Rezension

Sehr nachdenklich machend!

Die andere Seite des Schmerzes - Ruth Eder

Die andere Seite des Schmerzes
von Ruth Eder

Bewertet mit 5 Sternen

Eine Zeitreise in die "Flower-Power"-Zeit...

Zurück in eine Zeit, bei der ich zumindest die Endphase selbst miterlebt habe...Erinnerungen an Mini-Röcke, die kürzer kaum sein konnten, an Hippie-Kleider, an bestimmte Songs (z.B. San Francisco oder Monday, Monday), an den ersten Kuss – ja, das war alles auf einmal wieder sehr präsent...

Ruth Eder hat mich mit ihrem Roman „Die andere Seite des Schmerzes“ geradewegs in diese Ära katapultiert – aber sie hat damit noch mehr bewirkt: ich habe mich mit dem Posttraumatischen Belastungssyndrom junger Männer, die im Vietnam-Krieg waren (stellvertretend für alle Kriege, in die junge Männer – heute auch junge Frauen - „geschickt“ werden) auseinandergesetzt UND mit dem "Mitleiden" von deren Angehörigen, die die schrecklichen Erinnerungen an diese Kriegserlebnisse „aushalten“ müssen.

1967: Judith ist knapp 20 Jahre, sie kommt aus einem süddeutschen gutbürgerlichen, wohlsituierten Elternhaus, ihr Leben hat sich (fast) nur zwischen Tennisplatz und Golfclub abgespielt.
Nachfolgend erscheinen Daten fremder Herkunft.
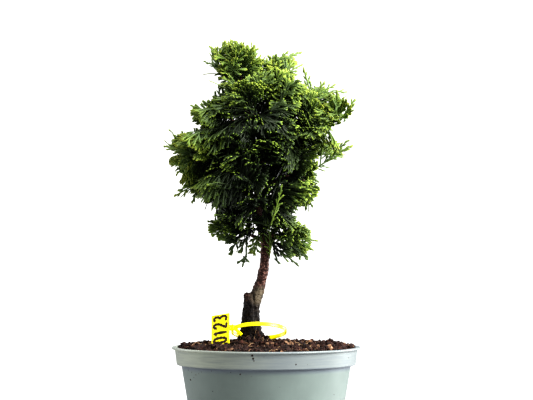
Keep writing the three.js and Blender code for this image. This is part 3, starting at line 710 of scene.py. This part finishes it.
# ---------------------------------------------------------------- tag
def tag_axes():
    """The plate's own directions: right, up and out of its face."""
    right = Vector(PLATE["right"]).normalized()
    up = Vector(PLATE["up"])
    up = (up - right * up.dot(right)).normalized()
    return right, up, right.cross(up)


def add_part(moulding, part):
    """Adds a mesh to the moulding and lets go of it."""
    moulding.from_mesh(part)
    bpy.data.meshes.remove(part)


def add_block(moulding, size, middle, turned_by, soft):
    """Adds a box with softened edges, all in millimetres."""
    box = bmesh.new()
    bmesh.ops.create_cube(box, size=1, matrix=Matrix.Diagonal((*[side * MM for side in size], 1)))
    bmesh.ops.bevel(box, geom=box.edges[:], offset=soft * MM, segments=3, profile=0.5, affect="EDGES")
    box.transform(Matrix.Translation(Vector(middle) * MM) @ turned_by)
    add_part(moulding, shaped("block", box))


def strap_mesh():
    """The strap, from the head round the trunk and back: a flat section with soft corners."""
    steps, section = 72, 10
    normal = Vector((0, STRAP["rise"], STRAP["depth"])).normalized()
    line = []
    for i in range(steps + 1):
        turn = math.pi + STRAP["open"] + (math.tau - 2 * STRAP["open"]) * i / steps
        c, s = math.cos(turn), math.sin(turn)
        ring = Vector((STRAP["across"] * c, STRAP["depth"] * s, -STRAP["rise"] * s))
        line.append(Vector(STRAP["middle"]) + ring)
    places = []
    for i, point in enumerate(line):
        side = tangent_at(line, i).cross(normal).normalized()
        for k in range(section):
            turn = math.tau * (k + 0.5) / section
            c, s = math.cos(turn), math.sin(turn)
            out = math.copysign(abs(c) ** 0.5, c) * STRAP["thickness"] / 2
            up = math.copysign(abs(s) ** 0.5, s) * STRAP["width"] / 2
            places.append(point + side * out + normal * up)
    faces = ring_faces(0, len(line), section)
    faces.append(list(reversed(range(section))))
    faces.append([len(places) - section + k for k in range(section)])
    return mesh_of("strap", places, faces)


def make_tag(finish):
    """Plate, neck, locking head and strap, one moulding with soft edges."""
    moulding = bmesh.new()
    facing = Matrix(tag_axes()).transposed().to_4x4()
    add_block(moulding, PLATE["size"], PLATE["middle"], facing, 0.42)
    # The neck joins the plate to the head, and the strap's tail hangs from the head down over the mix.
    for part in (NECK, HEAD, TAIL):
        turned_by = Matrix.Rotation(part["turn"], 4, "Z") @ Matrix.Rotation(part.get("slope", 0), 4, "Y")
        add_block(moulding, part["size"], part["middle"], turned_by, part["soft"])
    add_part(moulding, strap_mesh())
    bmesh.ops.recalc_face_normals(moulding, faces=moulding.faces[:])
    mesh = shaped("loop_tag", moulding)
    new_piece("loop_tag", mesh, finish, ["tag"])
    mesh.set_sharp_from_angle(angle=0.9)


# Each numeral as pen strokes in a box one wide and one high, drawn from the lower left corner.
NUMERALS = [
    [[(0.5, 0.02), (0.15, 0.16), (0.06, 0.5), (0.15, 0.84), (0.5, 0.98),
      (0.85, 0.84), (0.94, 0.5), (0.85, 0.16), (0.5, 0.02)]],
    [[(0.2, 0.74), (0.55, 0.98), (0.55, 0.02)]],
    [[(0.1, 0.74), (0.25, 0.94), (0.6, 0.98), (0.88, 0.8), (0.8, 0.55),
      (0.4, 0.28), (0.08, 0.04), (0.5, 0.07), (0.95, 0.02)]],
    [[(0.1, 0.84), (0.45, 0.98), (0.82, 0.84), (0.78, 0.6), (0.42, 0.52)],
     [(0.42, 0.52), (0.86, 0.42), (0.9, 0.14), (0.5, 0.02), (0.08, 0.14)]],
]


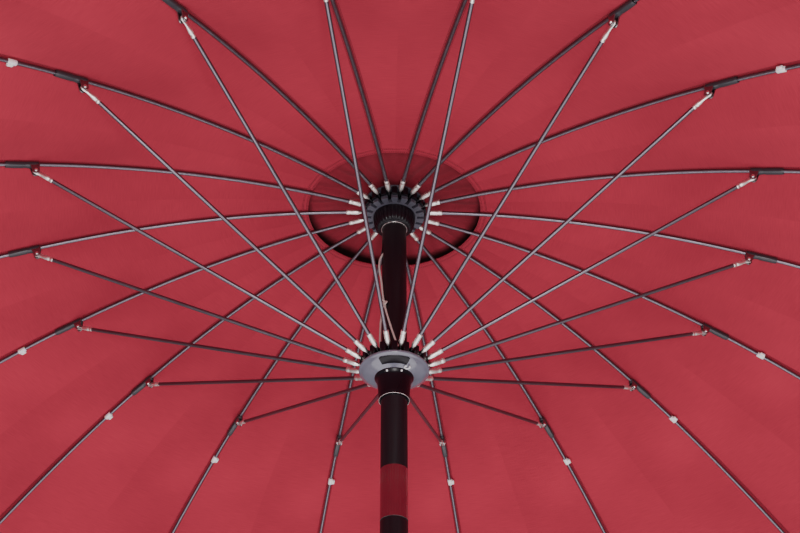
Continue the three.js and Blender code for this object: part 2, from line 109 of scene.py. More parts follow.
# ---------------------------------------------------------------- materials
class Nodes:
    """A short way to write a material's node tree."""

    def __init__(self, name, color, roughness, metallic=0.0, **constants):
        self.material = bpy.data.materials.new(name)
        self.material.use_nodes = True
        self.tree = self.material.node_tree
        self.shader = self.tree.nodes["Principled BSDF"]
        self.set("Base Color", (*color, 1))
        self.set("Roughness", roughness)
        self.set("Metallic", metallic)
        for socket, value in constants.items():
            self.set(socket.replace("_", " "), value)

    def set(self, socket, value):
        self.shader.inputs[socket].default_value = value

    def add(self, kind, inputs=None, **settings):
        node = self.tree.nodes.new(kind)
        for key, value in settings.items():
            setattr(node, key, value)
        for key, value in (inputs or {}).items():
            if isinstance(value, bpy.types.NodeSocket):
                self.tree.links.new(value, node.inputs[key])
            else:
                node.inputs[key].default_value = value
        return node

    def link(self, output, socket):
        self.tree.links.new(output, self.shader.inputs[socket])

    def math(self, operation, a, b=0.0):
        return self.add("ShaderNodeMath", {0: a, 1: b}, operation=operation).outputs[0]

    def times(self, a, b):
        return self.math("MULTIPLY", a, b)

    def wave(self, along, length):
        return self.math("SINE", self.times(along, 2 * math.pi / length))

    def noise(self, scale, detail=3.0, vector=None, rough=0.5):
        inputs = {"Scale": scale, "Detail": detail, "Roughness": rough}
        if vector is not None:
            inputs["Vector"] = vector
        return self.add("ShaderNodeTexNoise", inputs).outputs["Fac"]

    def ramp(self, value, low, high, at=(0.0, 1.0)):
        node = self.add("ShaderNodeMapRange", {"Value": value, "From Min": at[0], "From Max": at[1],
                                               "To Min": low, "To Max": high})
        return node.outputs["Result"]

    def mix(self, factor, a, b):
        node = self.add("ShaderNodeMix", data_type="RGBA")
        for socket, value in ((node.inputs[0], factor), (node.inputs[6], a), (node.inputs[7], b)):
            if isinstance(value, bpy.types.NodeSocket):
                self.tree.links.new(value, socket)
            else:
                socket.default_value = value
        return node.outputs[2]

    def bump(self, height, strength, distance):
        node = self.add("ShaderNodeBump", {"Strength": strength, "Distance": distance, "Height": height})
        self.link(node.outputs["Normal"], "Normal")

    def place(self):
        return self.add("ShaderNodeTexCoord").outputs["Object"]

    def uv(self):
        split = self.add("ShaderNodeSeparateXYZ", {0: self.add("ShaderNodeTexCoord").outputs["UV"]})
        return split.outputs[0], split.outputs[1]

    def tint(self, value, at, color, low, high):
        """Base colour between two shades of one colour, as the value goes from at[0] to at[1]."""
        share = self.ramp(value, 0.0, 1.0, at)
        self.link(self.mix(share, shade(color, low), shade(color, high)), "Base Color")


def shade(color, factor):
    return (*(min(1.0, c * factor) for c in color), 1)


def moulded(name, color, roughness, grain=1.0, coat=0.0, specular=0.5):
    """Moulded plastic: a fine spark-eroded grain, and slightly uneven gloss and tone."""
    m = Nodes(name, color, roughness, Coat_Weight=coat, Coat_Roughness=0.08)
    m.set("Specular IOR Level", specular)
    place = m.place()
    grain_noise = m.noise(1400, 2, place)
    broad = m.noise(22, 4, place)
    m.tint(broad, (0.35, 0.75), color, 0.85, 1.3)
    m.link(m.ramp(broad, roughness * 0.85, roughness * 1.25, (0.3, 0.7)), "Roughness")
    m.bump(grain_noise, 0.12 * grain, 0.0004)
    return m.material


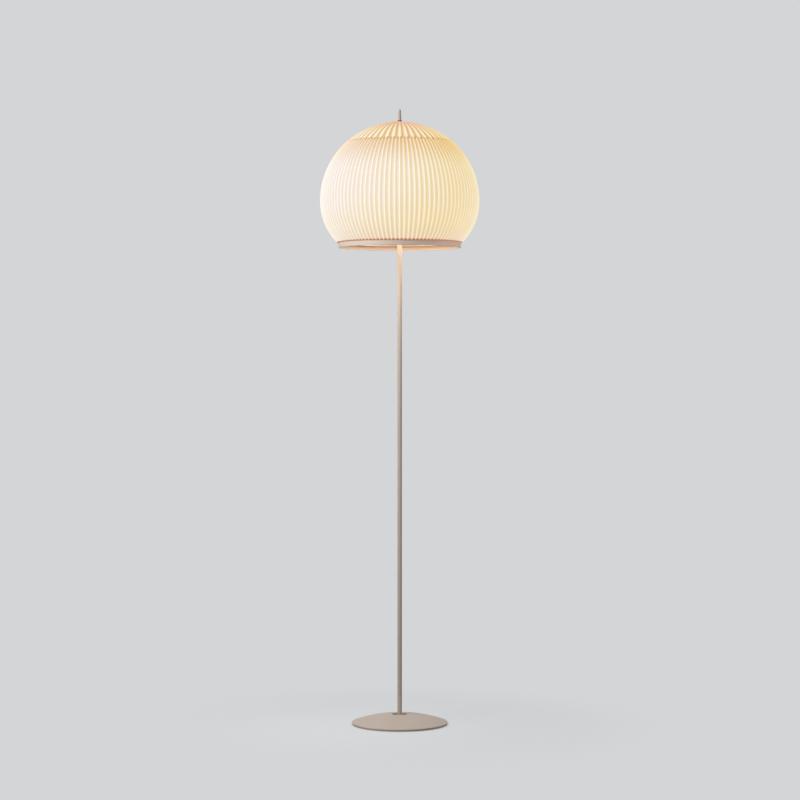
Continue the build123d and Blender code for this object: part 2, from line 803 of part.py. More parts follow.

Don ist 28 Jahre, US-Amerikaner, wird zum Hubschrauberpiloten ausgebildet und wird ein Jahr in Vietnam stationiert werden. Sein Elternhaus ist eher eine „Ansammlung mehr oder weniger Gestrandeter“ (S. 46). Seine Familie wird zum größten Teil von einem reichen Großvater aus Boston finanziert, Alkohol und Tabletten gehören fast zu den Grundnahrungsmitteln der Familie.

Und es kommt, wie es kommen muss: es macht sehr kräftig „Zummm“: Judith und Don verlieben sich Hals über Kopf ganz heftig ineinander, sehen die Welt nur noch rosarot und heiraten überstürzt.

Don kehrt nach einem Jahr schwerst traumatisiert aus Vietnam zurück, Judith und Don bemühen sich beide, an ihrer Liebe und ihrer Beziehung festzuhalten, dies gelingt ihnen mal mehr, mal weniger... Soweit zur Handlung...

Als Leserin habe ich intensiv an Judiths Entwicklung vom verwöhnten, naiven Bürgermädchen zur selbstbewussten, emanzipierten „erwachsenen“ Frau teilgenommen, die klar ihren Weg findet, sich aber ihre Entscheidungen nicht leicht macht, sondern (meist) wohlüberlegt handelt. Zwar konnte ich nicht jeden ihrer Schritte nachvollziehen, aber das muss ich ja auch nicht... Don zerbricht an seinen Erlebnissen in Vietnam und flüchtet sich – wie im Elternhaus gelernt – in Alkohol und Drogen. Für sein Trauma an sich hatte ich volles Verständnis (hier ein Lob an die Autorin: die Szenen aus Vietnam waren zwar sehr hart, aber in diesem Kontext absolut passend! Die Recherchen dazu werden sicherlich nicht einfach gewesen sein!), aber absolut kein Verständnis hatte ich, dass er als „echt harter Mann“ keine psychologische /psychiatrische Hilfe in Anspruch nehmen will / möchte, bzw. mehr noch: er sie grundsätzlich und vehement ablehnt (während des Lesens fiel mir ein Interview mit einem Psychiater der Bundeswehr ein: auch heute noch empfinden es viele deutsche Soldaten, die in Afghanistan gewesen sind, als „unmännlich“ sich wegen ihres Posttraumatischen Belastungssyndroms behandeln zu lassen!). Don denkt: „Er war doch kein Weichei! A Chicken! ...Er würde sich bestimmt nicht lächerlich machen vor seinen überlebenden Kameraden und sich bei einem Psychiater ausheulen. Kein Wunder, dass man diese Typen bei uns daheim SHRINKS nannte...“ (S. 185 /186)

Doch, das Buch von Ruth Eder hat mich wirklich sehr nachdenklich zurückgelassen, es ist kein einfaches „Wohlfühlbuch“, auch im Nachhinein hallt es noch nach... Ein Buch ohne „Schwarz-Weiß-Malerei“, es beschreibt eher unterschiedliche „Grauzonen“. Die Auseinandersetzung mit diesen „Grauzonen“ habe ich als sehr bereichernd empfunden und kann deshalb dieses Buch nur weiterempfehlen!